DR.MARIAPPAN GOVINDARAJAN
Service of Orders via Speed Post Invalid Under Section 37C of Central Excise Act, High Court Rules The High Court ruled that service of orders via speed post does not comply with Section 37C of the Central Excise Act, 1944, which mandates delivery by registered post with acknowledgment due. In the case involving a company and the Union of India, the company did not receive an order sent by speed post and only learned of it during recovery proceedings. The Tribunal dismissed the company's appeal as time-barred, assuming the order was received in 2008. The High Court found the service requirements unmet, accepted the company's claim of delayed receipt, and allowed the appeal, suggesting possible amendments to include speed post as a valid service method. (AI Summary)

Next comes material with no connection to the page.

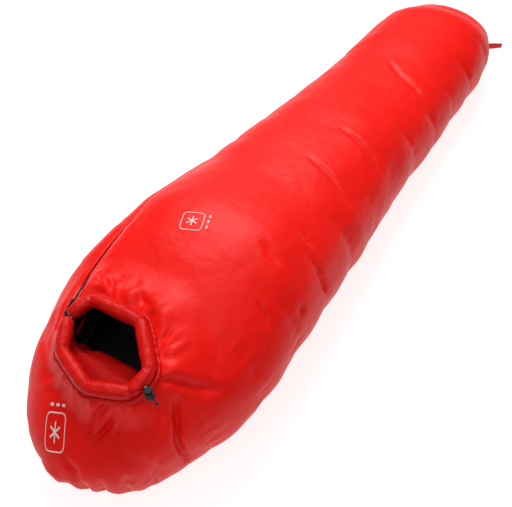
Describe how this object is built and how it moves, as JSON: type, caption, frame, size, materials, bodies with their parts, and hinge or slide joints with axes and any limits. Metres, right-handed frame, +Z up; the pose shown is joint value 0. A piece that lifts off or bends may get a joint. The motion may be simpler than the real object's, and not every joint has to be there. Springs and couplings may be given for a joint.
{
  "type": "mummy sleeping bag",
  "caption": "Mummy sleeping bag lying filled out: chambered tapering body, hood with padded face ring and cord lock, curved side zipper, draft collar, footbox with hang loops.",
  "frame": {"origin": "bottom centre of the bag's box, on the ground", "axes": "+Z up, +Y from the hood to the foot, -X towards the sleeper's left, where the zipper is"},
  "size_m": [0.5937, 2.12, 0.386],
  "materials": {
    "shell": "satin",
    "lining": "satin",
    "down": "matte",
    "baffle": "matte",
    "cord": "matte",
    "lock": "matte",
    "spring_steel": "satin",
    "zip_tape": "matte",
    "zip_coil": "satin",
    "zip_metal": "satin",
    "strip": "satin",
    "webbing": "matte"
  },
  "bodies": {
    "bag": {"hood_shell": "shell", "footbox_shell": "shell", "shell_top_panel": "shell", "shell_left_side_strip": "shell", "shell_bottom_panel": "shell", "hood_lining": "lining", "footbox_lining": "lining", "lining_top_panel": "lining", "lining_left_side_strip": "lining", "lining_bottom_panel": "lining", "hood_down": "down", "down_chambers_bottom": "down", "down_chambers_top": "down", "down_chambers_left_strip": "down", "footbox_down": "down", "baffle_walls_top": "baffle", "baffle_walls_left_strip": "baffle", "baffle_walls_bottom": "baffle", "face_ring_cover": "shell", "face_ring_fill": "down", "face_drawcord": "cord", "face_drawcord_eyelet": "lock", "face_drawcord_knot": "cord", "face_opening_facing": "lining", "draft_collar_cover": "lining", "draft_collar_fill": "down", "collar_drawcord": "cord", "collar_drawcord_knot": "cord", "zip_tape_upper": "zip_tape", "zip_tape_lower": "zip_tape", "zip_coil_upper": "zip_coil", "zip_coil_lower": "zip_coil", "zip_top_stops": "zip_metal", "zip_bottom_stop": "zip_metal", "zip_anti_snag_strip": "strip", "draft_tube_cover": "lining", "draft_tube_fill": "down", "hang_loop_left": "webbing", "hang_loop_right": "webbing"},
    "zip_slider": {"zip_slider_body": "zip_metal"},
    "zip_pull_outer": {"zip_puller_outer": "zip_metal", "zip_pull_tab": "webbing"},
    "zip_pull_inner": {"zip_puller_inner": "zip_metal"},
    "face_cord_lock": {"face_cord_lock_barrel": "lock", "face_cord_lock_spring": "spring_steel"},
    "face_lock_plunger": {"face_cord_lock_plunger": "lock"},
    "collar_cord_lock": {"collar_cord_lock_barrel": "lock", "collar_cord_lock_spring": "spring_steel"},
    "collar_lock_plunger": {"collar_cord_lock_plunger": "lock"}
  },
  "joints": [
    {"name": "zip_travel", "type": "hinge", "parent": "bag", "child": "zip_slider", "pos_m": [0.44287, -0.4857, -0.8021], "axis": [-0.8475, -0.1459, -0.5103], "range_deg": [0, 46.5]},
    {"name": "zip_pull_outer_swing", "type": "hinge", "parent": "zip_slider", "child": "zip_pull_outer", "pos_m": [-0.1689, -0.78643, 0.29985], "axis": [-0.8475, -0.1459, -0.5103], "range_deg": [-150, 0]},
    {"name": "zip_pull_inner_swing", "type": "hinge", "parent": "zip_slider", "child": "zip_pull_inner", "pos_m": [-0.16352, -0.78378, 0.29016], "axis": [-0.8475, -0.1459, -0.5103], "range_deg": [-60, 60]},
    {"name": "face_lock_travel", "type": "slide", "parent": "bag", "child": "face_cord_lock", "axis": [0.9507, -0.3102, 0], "range_m": [0, 0.014]},
    {"name": "face_lock_press", "type": "slide", "parent": "face_cord_lock", "child": "face_lock_plunger", "axis": [0, 0, -1], "range_m": [0, 0.0026], "stiffness_N_per_m": 300},
    {"name": "collar_lock_travel", "type": "slide", "parent": "bag", "child": "collar_cord_lock", "axis": [0, -1, 0], "range_m": [0, 0.012]},
    {"name": "collar_lock_press", "type": "slide", "parent": "collar_cord_lock", "child": "collar_lock_plunger", "axis": [0, 0, -1], "range_m": [0, 0.0026], "stiffness_N_per_m": 300}
  ]
}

                        Department of Posts started the Speed Post from August 1986 for providing time bound and express delivery of letters, documents and parcels across the country and around the world.  Now it is the market leader in the domestic industry.  It continues to be market leader in the express industry for the past 26 years with monthly volumes exceed 2 crores.  Now speed post delivers ‘Value for money’ to everyone everywhere, delivering local speed post up to 50 grams at Rs.25/- inclusive of service tax.  For corporate customers and to regular users speed post provides ‘Home collection’, credit facilities, on line tracking, account management and personalized services.  Such a mode of service is not accepted as a proper mode by the High Court in ‘Amidev Agro Care Private Limited V. Union of India’ – 2012 (26) STR 299 (Bom).

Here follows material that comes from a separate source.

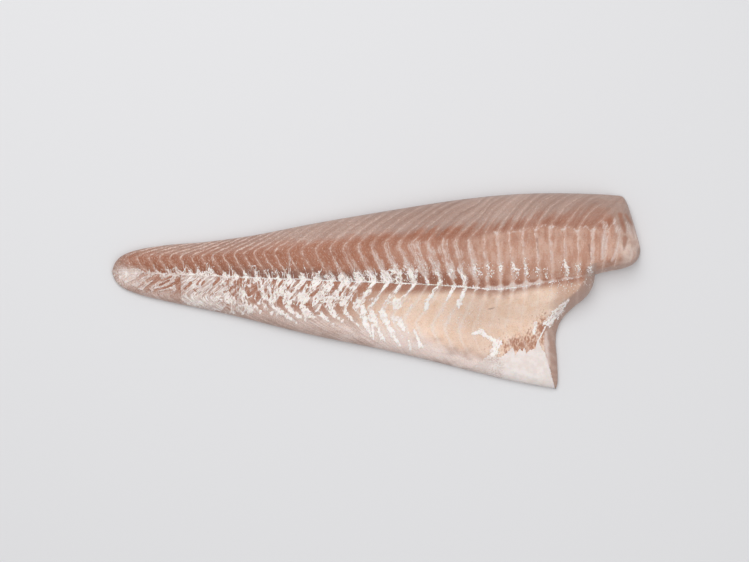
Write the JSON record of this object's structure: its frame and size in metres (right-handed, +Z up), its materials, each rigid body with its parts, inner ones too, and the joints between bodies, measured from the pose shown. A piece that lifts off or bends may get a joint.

                        In this case the assessee had filed an appeal against the order-in-original dated 7th June, 2007 before the Commissioner of Central Excise (Appeals) on 31.03.2008.  The said order was sent to the assessee by speed post.  The assessee did not receive the said order.  It is only when the recovery proceedings were initiated he came to know about this and he sought a copy of the order dated 31.03.2008.   He obtained the copy of the order on 26.02.2010 and he filed an appeal before the Tribunal on 17.05.2010.  According to the assessee he filed the appeal within the limitation period.

                        The Tribunal by its order dated 28.01.2011 dismissed the appeal filed by the assessee as time barred on the ground that a copy of the order of the Commissioner of Central Excise (Appeals) was in fact dispatched to him on 01.04.2008 by speed post and therefore the assessee must have received the same in 2008 itself.  The Tribunal held that once a copy of the order was forwarded by speed post the requirement of Section 37C of the Central Excise Act, 1944 were complied and therefore, the appeal is beyond time and the same is liable to be dismissed.

                        Against this order the assessee filed an appeal before the High Court raising the substantial question of law – “Whether on the facts and circumstances of the case and in law the CESTAT was justified in holding that the pre-conditions of Section 37C of the Central Excise Act, 1944 have been complied with and, therefore, the appeal by the appellant assessee was barred by limitation?”

                        The High Court analyzed the provisions of Sec. 37 C of the Act.   Section 37C provides the service of decisions, orders, summons etc.,  It provides that any decision  or order passed or any summons or notices issued under this Act or the rules made thereunder, shall be served,-

  • By tendering the decision, order, summons or notice, or sending it by registered post with acknowledgement due, to the person for whom it is intended or his authorized agent, if any;
  • If the decision, order, summons or notice cannot be served in the manner provided above, by affixing a copy thereof to some conspicuous part of the factory or warehouse or other place of business or usual place of residence of the person for whom such decision, order, summons or notice, as the case may be, is intended;
  • If the decision, order, summons or notice cannot be served in the manner provided above, by affixing a copy thereof on the notice board of the officer or authority who or which passed such decision or order or issued such summons or notice.

Every decision or order passed or any summons or notice issued under this Act or the rules made there under, shall be deemed to have been served on the date on which the decision, order, summons or notice is tendered or delivered by post or a copy thereof is affixed in the manner provided above.

                        The High Court held that as per Section 37C it was mandatory on the part of the Revenue to serve a copy of the order of Commissioner of Central Excise (Appeals) by registered post with acknowledgment due to the assessee.   Admittedly in the present case, a copy of the order has not been sent by registered post.  In these circumstances, the High Court held, that it could not be said that the requirement of Section 37C has been complied with.   Accordingly the contention of the assessee that a copy of the order of Commissioner of Central Excise (Appeals) was received for the first time on 26.02.2010 would have to be accepted.  The decision of the Tribunal that the appeal filed by the assessee was time barred cannot be sustained.  The High Court allowed the appeal.

                       In this regard it is to point out that speed post is a popular mode of service.  The delivery of the letter can be tracked in the web site of the postal department and the delivery could be confirmed.  It is faster mode than registered post.  Therefore Section 37C may be suitably amended to incorporate ‘Speed post’ as one of the modes for delivery of decision, order, summons or notice.